═════ Raw records

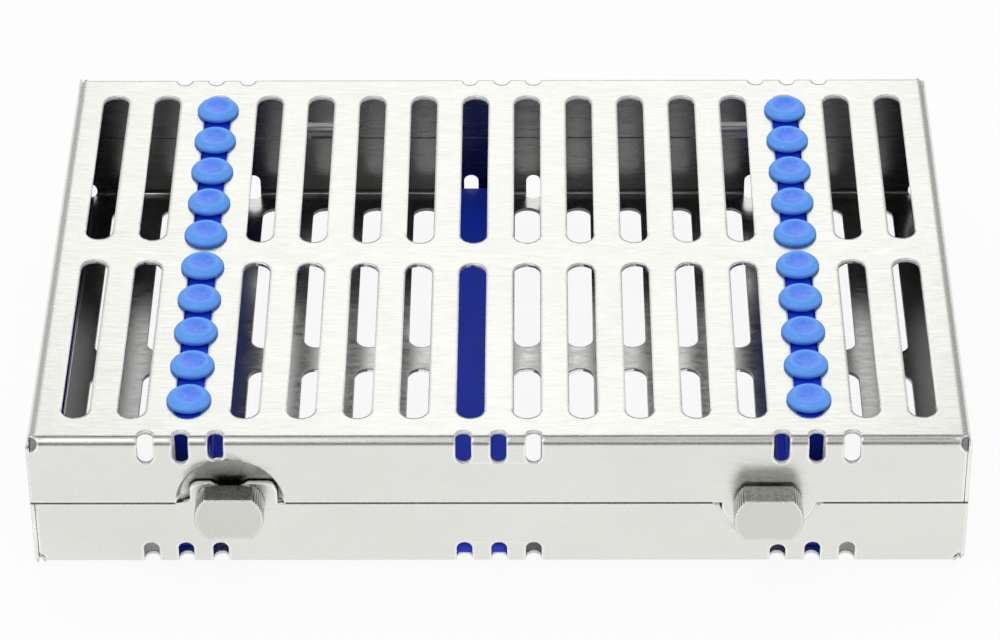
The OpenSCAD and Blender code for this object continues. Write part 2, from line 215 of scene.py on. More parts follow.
OPEN_SKY = (0.34, 0.62)    # share of the surroundings that a wall in a shut or an open case sees
SHUT_SHADE = 0.22
SEAM = (0.16, 0.38)        # from the split, in mm
SEAM_DARK = 0.85
SEAM_END = (11.5, 12.0)    # from a knob's axis, in mm
RECESS_MIDDLE = (4.5, 11.2)
RECESS_SHADES = (0.19, 0.72)
RECESS_ENDS = (7.0, 10.2)
GROOVE = (KNOB_R - 0.24, KNOB_R + 0.02)
GROOVE_DARK = 0.97
FACE_ON = (0.3, 0.6)       # part of the normal that points to the front: side, or turned face
FLAT_ON = (0.97, 0.985)    # part of the normal that points up or down: grooves, or milled flat
SCRATCHES = (0.36, 0.64)   # the noise of a milled flat runs between these
SCRATCH_SHADES = (0.66, 1.06)
HEAD_MIDDLE = (1.4, 3.9)   # from a stud's axis, in mm
HEAD_RIM = (4.55, 4.8)
HEAD_RIM_SHARE = 0.6
CLOUD = (0.3, 0.7)         # the noise in a stud's middle runs between these
CLOUD_SHADES = (0.55, 1.25)


def closed_shade(tree):
    """Painted shade from ambient occlusion: dark where the case is shut over the wall, lighter
    where the lid is open.
    """
    sky = add(tree, "ShaderNodeAmbientOcclusion", {"Distance": 0.1}, samples=6)
    return ranged(tree, sky.outputs["AO"], *OPEN_SKY, SHUT_SHADE, 1.0)


def near(tree, distance, limits, at_low, at_high):
    """A shade that goes by a distance between two limits in mm."""
    return ranged(tree, distance, limits[0] * MM, limits[1] * MM, at_low, at_high)


def lock_distance(tree):
    return add(tree, "ShaderNodeGroup", node_tree=RINGS).outputs["Distance"]


def seam_shade(tree):
    """Painted shade: a dark line along the split, for the shadow in the gap between the halves; it
    stops at the locks.
    """
    _, _, z = place_parts(tree)
    off = maths(tree, "ABSOLUTE", maths(tree, "SUBTRACT", z, SPLIT * MM))
    line = near(tree, off, SEAM, SEAM_DARK, 0.0)
    away = near(tree, lock_distance(tree), SEAM_END, 0.0, 1.0)
    return maths(tree, "SUBTRACT", 1.0, maths(tree, "MULTIPLY", line, away))


def recess_shade(tree):
    """Painted shade: the pressed recess darkens towards its knob, where knob and tab shade it, and
    stays bright at its two ends.
    """
    x, _, _ = place_parts(tree)
    off = maths(tree, "ABSOLUTE", maths(tree, "SUBTRACT", maths(tree, "ABSOLUTE", x), LOCK_X * MM))
    middle = near(tree, lock_distance(tree), RECESS_MIDDLE, *RECESS_SHADES)
    ends = near(tree, off, RECESS_ENDS, 0.0, 1.0)
    return maths(tree, "MAXIMUM", middle, ends)


def knob_shade(tree):
    """Painted shade in the grooves round the knob, and milled flats darker than its turned face."""
    place = add(tree, "ShaderNodeTexCoord")
    _, y, z = add(tree, "ShaderNodeSeparateXYZ", {0: place.outputs["Normal"]}).outputs
    side = ranged(tree, maths(tree, "ABSOLUTE", y), *FACE_ON, 1.0, 0.0)
    upward = maths(tree, "ABSOLUTE", z)
    curved = ranged(tree, upward, *FLAT_ON, 1.0, 0.0)
    # Painted shade at the bottom of each groove
    groove = near(tree, lock_distance(tree), GROOVE, GROOVE_DARK, 0.0)
    depth = maths(tree, "MULTIPLY", maths(tree, "MULTIPLY", side, curved), groove)
    scratches = noise(tree, place.outputs["Object"], 1400.0, 4.0, 0.7)
    mottled = ranged(tree, scratches, *SCRATCHES, *SCRATCH_SHADES)
    milled = add(tree, "ShaderNodeMix",
                 {0: ranged(tree, upward, *FLAT_ON, 0.0, 1.0), 2: 1.0, 3: mottled})
    return maths(tree, "MULTIPLY", maths(tree, "SUBTRACT", 1.0, depth), milled.outputs[0])


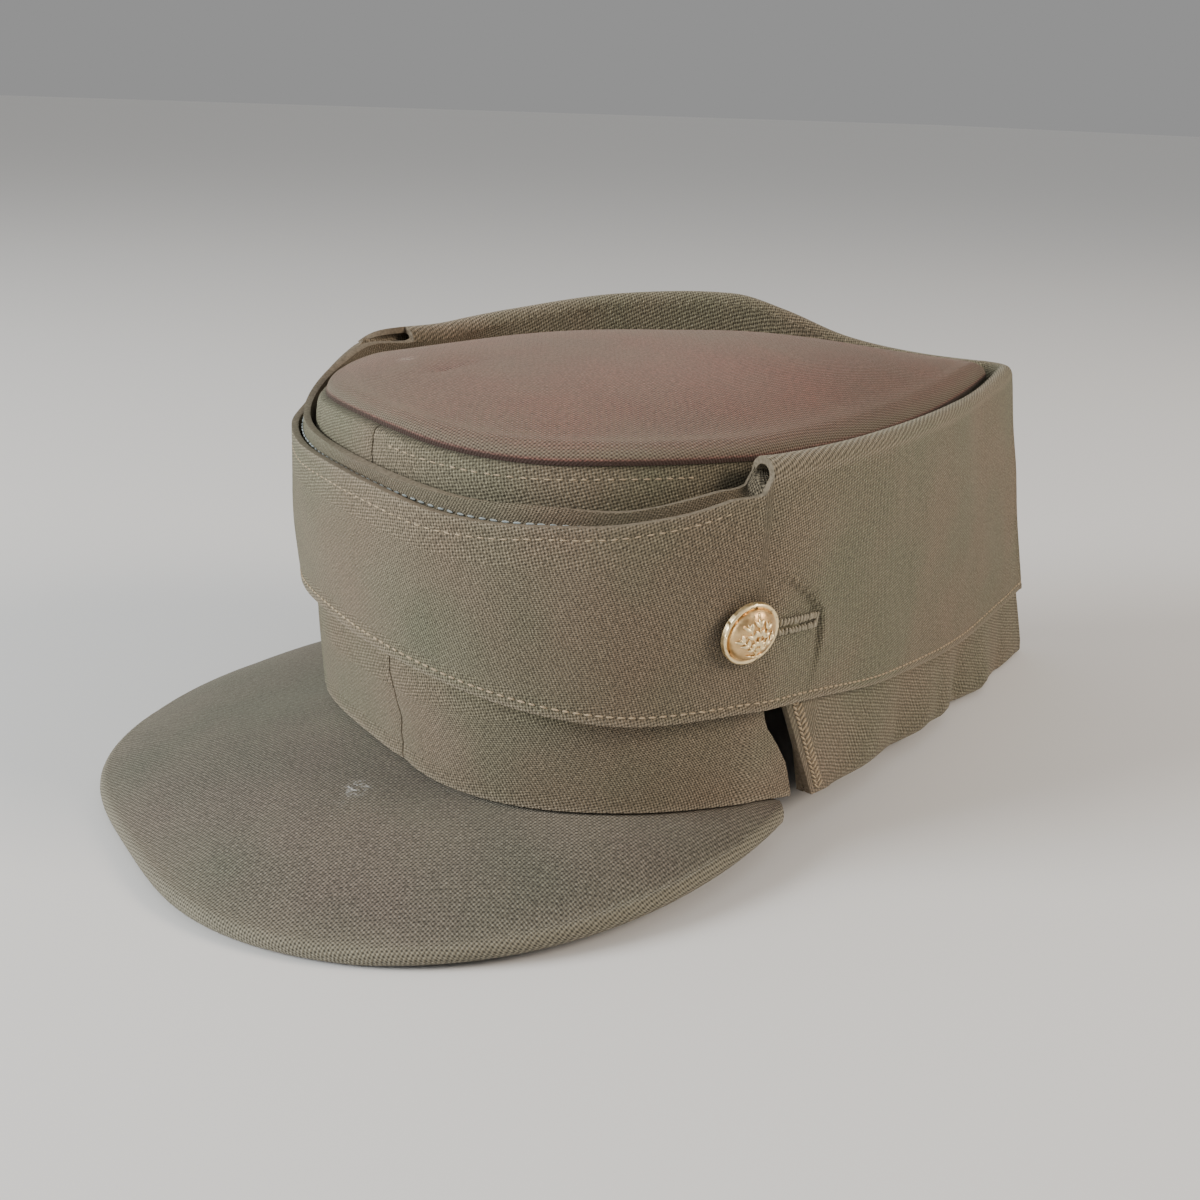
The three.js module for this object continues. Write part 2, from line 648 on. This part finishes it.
// Peak: root under the crown wall, surface sloping to a rounded edge that lies on the floor
function makePeak() {
  const rim = fullLoop(CROWN_LEVELS[0]);
  const normals = loopNormals(rim);
  const root = [];
  const count = rim.length;
  let corner = 0;
  while (rim[corner].y < PEAK_CORNER_Y) corner += 1;
  for (let k = -corner; k <= corner; k += 1) root.push((k + count) % count);
  const dense = root.map((i) => rim[i].clone());
  const denseIn = root.map((i) => rim[i].clone().addScaledVector(normals[i], -WALL_CLOTH));
  const shares = [];
  for (let i = 0; i <= PEAK_STATIONS; i += 1) shares.push(i / PEAK_STATIONS);
  const outerRoot = cutLine(dense, shares);
  const innerRoot = cutLine(denseIn, shares);
  const cornerX = outerRoot[PEAK_STATIONS].x + PEAK_CORNER_OUT;
  const reach = PEAK_CORNER_Y - PEAK_FRONT_Y;
  const edge = [];
  for (let i = 0; i <= 4 * PEAK_STATIONS; i += 1) {
    const turn = Math.PI * (i / (4 * PEAK_STATIONS) - 0.5);
    const across = Math.sign(Math.sin(turn)) * Math.abs(Math.sin(turn)) ** (2 / PEAK_POWER);
    const forward = Math.abs(Math.cos(turn)) ** (2 / PEAK_POWER);
    const swell = 1 + (PEAK_BULGE / cornerX) * 4 * forward * (1 - forward);
    edge.push(new THREE.Vector2(cornerX * across * swell, PEAK_CORNER_Y - reach * forward));
  }
  const rimEdge = cutLine(edge, shares);
  const half = PEAK_THICKNESS / 2;
  const sections = [];
  for (let i = 0; i <= PEAK_STATIONS; i += 1) {
    const a = outerRoot[i];
    const b = rimEdge[i];
    const run = b.clone().sub(a);
    const out = run.clone().normalize();
    const rootZ = readTable(RIM_HEIGHT, a.x, a.y) - PEAK_DROP - half;
    const cornerZ = readTable(RIM_HEIGHT, a.x, PEAK_CORNER_Y) - PEAK_DROP - half;
    const share = (PEAK_CORNER_Y - b.y) / reach;
    const lift = Math.max(0, 1 - share / PEAK_REST_SHARE);
    const edgeZ = half + (cornerZ - half) * lift;
    const arch = PEAK_ARCH * Math.min(1, run.length() / PEAK_ARCH_RUN);
    const top = [new THREE.Vector3(innerRoot[i].x, innerRoot[i].y, rootZ + half)];
    const under = [new THREE.Vector3(innerRoot[i].x, innerRoot[i].y, rootZ - half)];
    for (let j = 0; j <= PEAK_ROWS; j += 1) {
      const s = j / PEAK_ROWS;
      const p = a.clone().addScaledVector(run, s).addScaledVector(out, -half * s);
      const z = THREE.MathUtils.lerp(rootZ, edgeZ, s) + arch * Math.sin(Math.PI * s);
      top.push(new THREE.Vector3(p.x, p.y, z + half));
      under.push(new THREE.Vector3(p.x, p.y, z - half));
    }
    const round = [];
    for (let j = 1; j < PEAK_EDGE_STEPS; j += 1) {
      const turn = Math.PI * (0.5 - j / PEAK_EDGE_STEPS);
      const p = b.clone().addScaledVector(out, -half + half * Math.cos(turn));
      round.push(new THREE.Vector3(p.x, p.y, edgeZ + half * Math.sin(turn)));
    }
    sections.push([...top, ...round, ...under.reverse()]);
  }
  const ring = sections[0].length;
  const caps = [];
  for (let j = 0; j < ring / 2 - 1; j += 1) {
    const across = ring - 1;
    caps.push([j, j + 1, across - j], [j + 1, across - j - 1, across - j]);
  }
  return toSolid(loft(sections, false, caps));
}

const wall = makeCrownWall();
const group = new THREE.Group();
group.add(named('crown_top', makeCrownTop(), CLOTH));
group.add(named('crown_front', wall.intersect(frontWedge(0)), CLOTH));
group.add(named('crown_sides', wall.subtract(frontWedge(GAP)), CLOTH));
group.add(named('ear_curtain', makeCurtain(), CLOTH));
group.add(named('peak', makePeak(), PEAK_CLOTH));
group.add(named('button_left', makeButton(1), GILT));
group.add(named('button_right', makeButton(-1), GILT));

export default group;
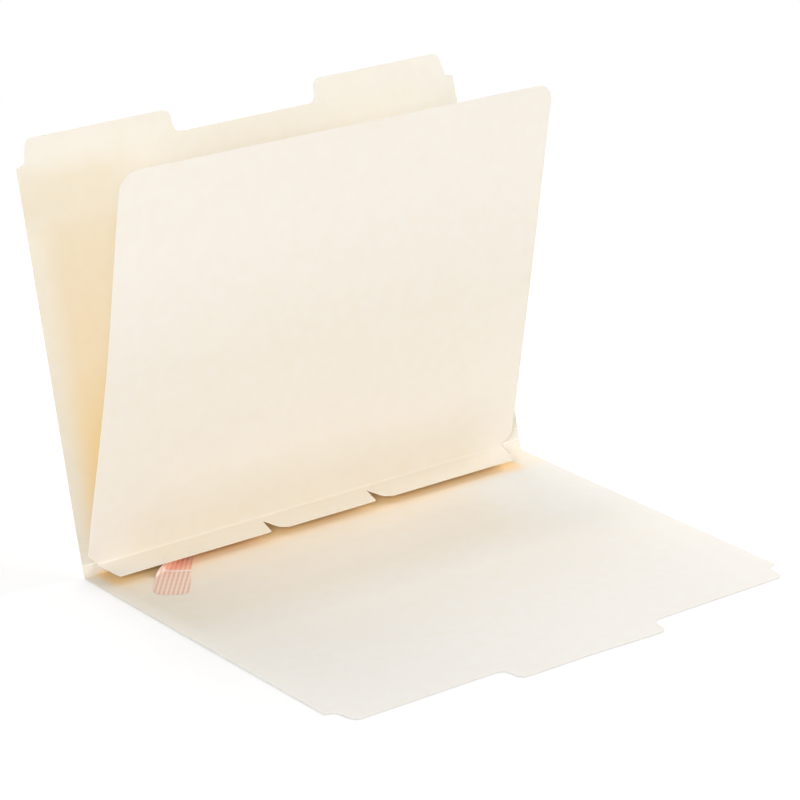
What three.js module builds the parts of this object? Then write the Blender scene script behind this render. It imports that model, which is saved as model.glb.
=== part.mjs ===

══════════

Repeat precisely the lines of the data starting at the one containing "What three.js module", last line included.

Finished exercise ::
What three.js module builds the parts of this object? Then write the Blender scene script behind this render. It imports that model, which is saved as model.glb.
=== part.mjs ===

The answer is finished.